REQUEST: Print the full listing exactly.

SOURCE DATA:
>>>>>

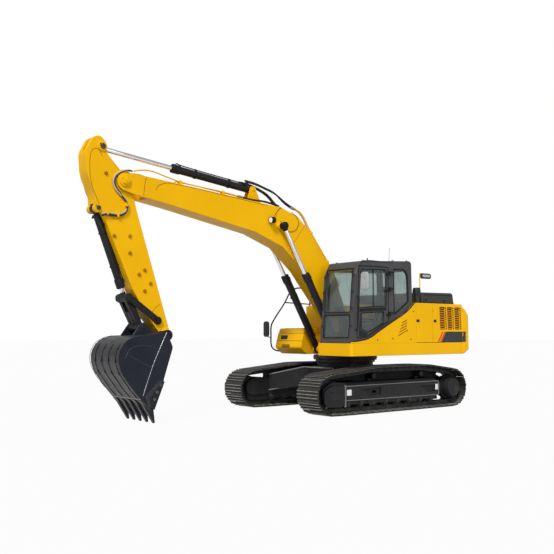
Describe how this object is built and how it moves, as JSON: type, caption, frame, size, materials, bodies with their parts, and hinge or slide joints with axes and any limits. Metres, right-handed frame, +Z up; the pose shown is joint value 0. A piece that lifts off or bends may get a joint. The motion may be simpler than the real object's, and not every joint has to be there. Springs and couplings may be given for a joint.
{
  "type": "crawler excavator",
  "caption": "Crawler excavator with cab, boom, arm, bucket and hydraulic cylinders on two steel tracks; the upper structure swings and the working gear moves.",
  "frame": {"origin": "middle of the machine's footprint box, on the ground", "axes": "+X towards the bucket, +Y to the left side (cab side), +Z up"},
  "size_m": [9.0114, 3.44, 4.935],
  "materials": {
    "paint_yellow": "gloss enamel with light scuffs and dust",
    "paint_charcoal": "satin charcoal enamel",
    "paint_black": "satin black enamel with dust",
    "track_steel": "bare forged steel, worn bright at the edges",
    "bucket_steel": "worn dark enamel over steel plate",
    "rod_chrome": "hard chrome, polished",
    "tinted_glass": "grey-green tinted safety glass",
    "seat_fabric": "woven seat cloth",
    "engine_iron": "cast iron"
  },
  "bodies": {
    "undercarriage": {"car_body": "paint_black", "swing_bearing": "paint_black", "track_left": "track_steel", "track_right": "track_steel", "track_frame_left": "paint_black", "track_frame_right": "paint_black", "sprocket_left": "paint_black", "sprocket_right": "paint_black"},
    "upper": {"revolving_frame": "paint_yellow", "counterweight": "paint_yellow", "engine_bay_frame": "paint_yellow", "engine_block": "engine_iron", "cooling_pack": "paint_black", "fuel_tank": "paint_yellow", "hydraulic_tank": "paint_yellow", "tool_box": "paint_yellow", "handrail": "paint_black", "mirror_right": "paint_black", "mirror_left": "rod_chrome", "air_intake": "paint_black", "cab_shell": "paint_charcoal", "cab_side_panel": "paint_yellow", "windscreen_lower": "tinted_glass", "windscreen_upper": "tinted_glass", "rear_window": "tinted_glass", "roof_hatch": "paint_charcoal", "side_window_left": "tinted_glass", "side_window_right": "tinted_glass", "operator_seat": "seat_fabric", "travel_levers": "paint_black"},
    "boom": {"boom": "paint_yellow", "work_light": "paint_black"},
    "arm": {"arm": "paint_yellow"},
    "bucket": {"bucket": "bucket_steel"},
    "boom_barrels": {"boom_cylinder_barrel_left": "paint_black", "boom_cylinder_barrel_right": "paint_black"},
    "boom_rods": {"boom_cylinder_rod_left": "rod_chrome", "boom_cylinder_rod_right": "rod_chrome"},
    "arm_barrel": {"arm_cylinder_barrel": "paint_black"},
    "arm_rod": {"arm_cylinder_rod": "rod_chrome"},
    "bucket_barrel": {"bucket_cylinder_barrel": "paint_black"},
    "bucket_rod": {"bucket_cylinder_rod": "rod_chrome"},
    "idler_links": {"idler_link_left": "paint_black", "idler_link_right": "paint_black"},
    "bucket_link": {"bucket_link": "paint_black"},
    "cab_door": {"cab_door": "paint_charcoal", "door_glass_upper": "tinted_glass", "door_glass_lower": "tinted_glass"},
    "left_door_front": {"left_door_front": "paint_yellow"},
    "left_door_rear": {"left_door_rear": "paint_yellow"},
    "right_door": {"right_door": "paint_yellow"},
    "engine_hood": {"engine_hood": "paint_black", "rear_mirror": "paint_yellow"},
    "tool_box_lid": {"tool_box_lid": "paint_yellow"}
  },
  "joints": [
    {"name": "swing", "type": "hinge", "parent": "undercarriage", "child": "upper", "pos_m": [-1.6557, -0.07, 1.112], "axis": [0, 0, 1], "continuous": true},
    {"name": "boom_lift", "type": "hinge", "parent": "upper", "child": "boom", "pos_m": [-1.4207, -0.07, 1.8], "axis": [0, -1, 0], "range_deg": [-68, 38]},
    {"name": "arm_swing", "type": "hinge", "parent": "boom", "child": "arm", "pos_m": [3.7943, -0.07, 4.2], "axis": [0, 1, 0], "range_deg": [-105, 12]},
    {"name": "bucket_curl", "type": "hinge", "parent": "arm", "child": "bucket", "pos_m": [2.9143, -0.07, 1.53], "axis": [0, 1, 0], "range_deg": [-3, 150]},
    {"name": "boom_barrel_tilt", "type": "hinge", "parent": "upper", "child": "boom_barrels", "pos_m": [-1.1557, -0.07, 1.222], "axis": [0, -1, 0], "range_deg": [-63.5, 35.7]},
    {"name": "boom_rod_slide", "type": "slide", "parent": "boom_barrels", "child": "boom_rods", "axis": [0.514, 0, 0.8578], "range_m": [-0.65, 0.365]},
    {"name": "arm_barrel_tilt", "type": "hinge", "parent": "boom", "child": "arm_barrel", "pos_m": [0.9043, -0.07, 4.395], "axis": [0, -1, 0], "range_deg": [-0.6, 0.2]},
    {"name": "arm_rod_slide", "type": "slide", "parent": "arm_barrel", "child": "arm_rod", "axis": [0.994, 0, 0.1094], "range_m": [-1.1, 0.128]},
    {"name": "bucket_barrel_tilt", "type": "hinge", "parent": "arm", "child": "bucket_barrel", "pos_m": [4.2593, -0.07, 3.69], "axis": [0, -1, 0], "range_deg": [-0.2, 2]},
    {"name": "bucket_rod_slide", "type": "slide", "parent": "bucket_barrel", "child": "bucket_rod", "axis": [-0.3651, 0, -0.931], "range_m": [-0.025, 1.21]},
    {"name": "idler_link_tilt", "type": "hinge", "parent": "arm", "child": "idler_links", "pos_m": [3.0893, -0.07, 1.785], "axis": [0, 1, 0], "range_deg": [-3, 127]},
    {"name": "bucket_link_tilt", "type": "hinge", "parent": "bucket", "child": "bucket_link", "pos_m": [3.4093, -0.07, 1.665], "axis": [0, -1, 0], "range_deg": [-2.5, 81]},
    {"name": "cab_door_hinge", "type": "hinge", "parent": "upper", "child": "cab_door", "pos_m": [-1.6117, 1.31, 2.2], "axis": [0, 0, 1], "range_deg": [0, 165]},
    {"name": "left_door_front_hinge", "type": "hinge", "parent": "upper", "child": "left_door_front", "pos_m": [-2.9307, 1.31, 1.8], "axis": [0, 0, 1], "range_deg": [0, 100]},
    {"name": "left_door_rear_hinge", "type": "hinge", "parent": "upper", "child": "left_door_rear", "pos_m": [-3.9327, 1.31, 1.8], "axis": [0, 0, 1], "range_deg": [0, 100]},
    {"name": "right_door_hinge", "type": "hinge", "parent": "upper", "child": "right_door", "pos_m": [-3.9327, -1.45, 1.8], "axis": [0, 0, -1], "range_deg": [0, 100]},
    {"name": "hood_hinge", "type": "hinge", "parent": "upper", "child": "engine_hood", "pos_m": [-2.8157, -0.07, 2.208], "axis": [0, 1, 0], "range_deg": [0, 50]},
    {"name": "tool_box_lid_hinge", "type": "hinge", "parent": "upper", "child": "tool_box_lid", "pos_m": [-1.5917, -1.005, 1.676], "axis": [0, -1, 0], "range_deg": [0, 80]}
  ],
  "couplings": [
    {"joint": "boom_barrel_tilt", "follows": "boom_lift", "ratio": 0.9249},
    {"joint": "boom_rod_slide", "follows": "boom_lift", "m_per_rad": 0.543},
    {"joint": "arm_barrel_tilt", "follows": "arm_swing", "ratio": 0.004},
    {"joint": "arm_rod_slide", "follows": "arm_swing", "m_per_rad": 0.599},
    {"joint": "bucket_barrel_tilt", "follows": "bucket_curl", "ratio": 0.0117},
    {"joint": "bucket_rod_slide", "follows": "bucket_curl", "m_per_rad": 0.46},
    {"joint": "idler_link_tilt", "follows": "bucket_curl", "ratio": 0.837},
    {"joint": "bucket_link_tilt", "follows": "bucket_curl", "ratio": 0.534}
  ]
}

<<<<<

REPLY TO THE EXERCISE:
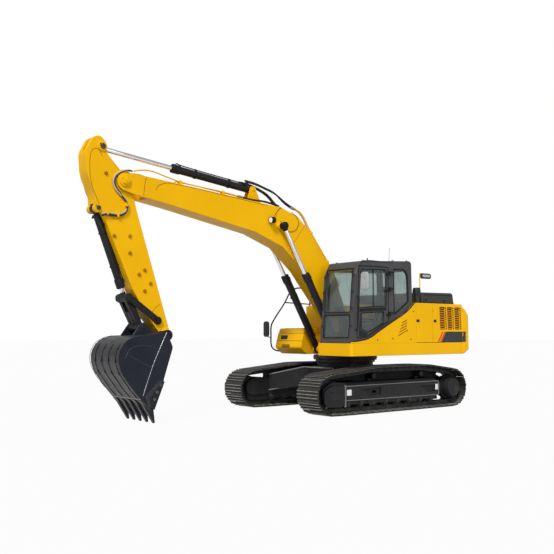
Describe how this object is built and how it moves, as JSON: type, caption, frame, size, materials, bodies with their parts, and hinge or slide joints with axes and any limits. Metres, right-handed frame, +Z up; the pose shown is joint value 0. A piece that lifts off or bends may get a joint. The motion may be simpler than the real object's, and not every joint has to be there. Springs and couplings may be given for a joint.
{
  "type": "crawler excavator",
  "caption": "Crawler excavator with cab, boom, arm, bucket and hydraulic cylinders on two steel tracks; the upper structure swings and the working gear moves.",
  "frame": {"origin": "middle of the machine's footprint box, on the ground", "axes": "+X towards the bucket, +Y to the left side (cab side), +Z up"},
  "size_m": [9.0114, 3.44, 4.935],
  "materials": {
    "paint_yellow": "gloss enamel with light scuffs and dust",
    "paint_charcoal": "satin charcoal enamel",
    "paint_black": "satin black enamel with dust",
    "track_steel": "bare forged steel, worn bright at the edges",
    "bucket_steel": "worn dark enamel over steel plate",
    "rod_chrome": "hard chrome, polished",
    "tinted_glass": "grey-green tinted safety glass",
    "seat_fabric": "woven seat cloth",
    "engine_iron": "cast iron"
  },
  "bodies": {
    "undercarriage": {"car_body": "paint_black", "swing_bearing": "paint_black", "track_left": "track_steel", "track_right": "track_steel", "track_frame_left": "paint_black", "track_frame_right": "paint_black", "sprocket_left": "paint_black", "sprocket_right": "paint_black"},
    "upper": {"revolving_frame": "paint_yellow", "counterweight": "paint_yellow", "engine_bay_frame": "paint_yellow", "engine_block": "engine_iron", "cooling_pack": "paint_black", "fuel_tank": "paint_yellow", "hydraulic_tank": "paint_yellow", "tool_box": "paint_yellow", "handrail": "paint_black", "mirror_right": "paint_black", "mirror_left": "rod_chrome", "air_intake": "paint_black", "cab_shell": "paint_charcoal", "cab_side_panel": "paint_yellow", "windscreen_lower": "tinted_glass", "windscreen_upper": "tinted_glass", "rear_window": "tinted_glass", "roof_hatch": "paint_charcoal", "side_window_left": "tinted_glass", "side_window_right": "tinted_glass", "operator_seat": "seat_fabric", "travel_levers": "paint_black"},
    "boom": {"boom": "paint_yellow", "work_light": "paint_black"},
    "arm": {"arm": "paint_yellow"},
    "bucket": {"bucket": "bucket_steel"},
    "boom_barrels": {"boom_cylinder_barrel_left": "paint_black", "boom_cylinder_barrel_right": "paint_black"},
    "boom_rods": {"boom_cylinder_rod_left": "rod_chrome", "boom_cylinder_rod_right": "rod_chrome"},
    "arm_barrel": {"arm_cylinder_barrel": "paint_black"},
    "arm_rod": {"arm_cylinder_rod": "rod_chrome"},
    "bucket_barrel": {"bucket_cylinder_barrel": "paint_black"},
    "bucket_rod": {"bucket_cylinder_rod": "rod_chrome"},
    "idler_links": {"idler_link_left": "paint_black", "idler_link_right": "paint_black"},
    "bucket_link": {"bucket_link": "paint_black"},
    "cab_door": {"cab_door": "paint_charcoal", "door_glass_upper": "tinted_glass", "door_glass_lower": "tinted_glass"},
    "left_door_front": {"left_door_front": "paint_yellow"},
    "left_door_rear": {"left_door_rear": "paint_yellow"},
    "right_door": {"right_door": "paint_yellow"},
    "engine_hood": {"engine_hood": "paint_black", "rear_mirror": "paint_yellow"},
    "tool_box_lid": {"tool_box_lid": "paint_yellow"}
  },
  "joints": [
    {"name": "swing", "type": "hinge", "parent": "undercarriage", "child": "upper", "pos_m": [-1.6557, -0.07, 1.112], "axis": [0, 0, 1], "continuous": true},
    {"name": "boom_lift", "type": "hinge", "parent": "upper", "child": "boom", "pos_m": [-1.4207, -0.07, 1.8], "axis": [0, -1, 0], "range_deg": [-68, 38]},
    {"name": "arm_swing", "type": "hinge", "parent": "boom", "child": "arm", "pos_m": [3.7943, -0.07, 4.2], "axis": [0, 1, 0], "range_deg": [-105, 12]},
    {"name": "bucket_curl", "type": "hinge", "parent": "arm", "child": "bucket", "pos_m": [2.9143, -0.07, 1.53], "axis": [0, 1, 0], "range_deg": [-3, 150]},
    {"name": "boom_barrel_tilt", "type": "hinge", "parent": "upper", "child": "boom_barrels", "pos_m": [-1.1557, -0.07, 1.222], "axis": [0, -1, 0], "range_deg": [-63.5, 35.7]},
    {"name": "boom_rod_slide", "type": "slide", "parent": "boom_barrels", "child": "boom_rods", "axis": [0.514, 0, 0.8578], "range_m": [-0.65, 0.365]},
    {"name": "arm_barrel_tilt", "type": "hinge", "parent": "boom", "child": "arm_barrel", "pos_m": [0.9043, -0.07, 4.395], "axis": [0, -1, 0], "range_deg": [-0.6, 0.2]},
    {"name": "arm_rod_slide", "type": "slide", "parent": "arm_barrel", "child": "arm_rod", "axis": [0.994, 0, 0.1094], "range_m": [-1.1, 0.128]},
    {"name": "bucket_barrel_tilt", "type": "hinge", "parent": "arm", "child": "bucket_barrel", "pos_m": [4.2593, -0.07, 3.69], "axis": [0, -1, 0], "range_deg": [-0.2, 2]},
    {"name": "bucket_rod_slide", "type": "slide", "parent": "bucket_barrel", "child": "bucket_rod", "axis": [-0.3651, 0, -0.931], "range_m": [-0.025, 1.21]},
    {"name": "idler_link_tilt", "type": "hinge", "parent": "arm", "child": "idler_links", "pos_m": [3.0893, -0.07, 1.785], "axis": [0, 1, 0], "range_deg": [-3, 127]},
    {"name": "bucket_link_tilt", "type": "hinge", "parent": "bucket", "child": "bucket_link", "pos_m": [3.4093, -0.07, 1.665], "axis": [0, -1, 0], "range_deg": [-2.5, 81]},
    {"name": "cab_door_hinge", "type": "hinge", "parent": "upper", "child": "cab_door", "pos_m": [-1.6117, 1.31, 2.2], "axis": [0, 0, 1], "range_deg": [0, 165]},
    {"name": "left_door_front_hinge", "type": "hinge", "parent": "upper", "child": "left_door_front", "pos_m": [-2.9307, 1.31, 1.8], "axis": [0, 0, 1], "range_deg": [0, 100]},
    {"name": "left_door_rear_hinge", "type": "hinge", "parent": "upper", "child": "left_door_rear", "pos_m": [-3.9327, 1.31, 1.8], "axis": [0, 0, 1], "range_deg": [0, 100]},
    {"name": "right_door_hinge", "type": "hinge", "parent": "upper", "child": "right_door", "pos_m": [-3.9327, -1.45, 1.8], "axis": [0, 0, -1], "range_deg": [0, 100]},
    {"name": "hood_hinge", "type": "hinge", "parent": "upper", "child": "engine_hood", "pos_m": [-2.8157, -0.07, 2.208], "axis": [0, 1, 0], "range_deg": [0, 50]},
    {"name": "tool_box_lid_hinge", "type": "hinge", "parent": "upper", "child": "tool_box_lid", "pos_m": [-1.5917, -1.005, 1.676], "axis": [0, -1, 0], "range_deg": [0, 80]}
  ],
  "couplings": [
    {"joint": "boom_barrel_tilt", "follows": "boom_lift", "ratio": 0.9249},
    {"joint": "boom_rod_slide", "follows": "boom_lift", "m_per_rad": 0.543},
    {"joint": "arm_barrel_tilt", "follows": "arm_swing", "ratio": 0.004},
    {"joint": "arm_rod_slide", "follows": "arm_swing", "m_per_rad": 0.599},
    {"joint": "bucket_barrel_tilt", "follows": "bucket_curl", "ratio": 0.0117},
    {"joint": "bucket_rod_slide", "follows": "bucket_curl", "m_per_rad": 0.46},
    {"joint": "idler_link_tilt", "follows": "bucket_curl", "ratio": 0.837},
    {"joint": "bucket_link_tilt", "follows": "bucket_curl", "ratio": 0.534}
  ]
}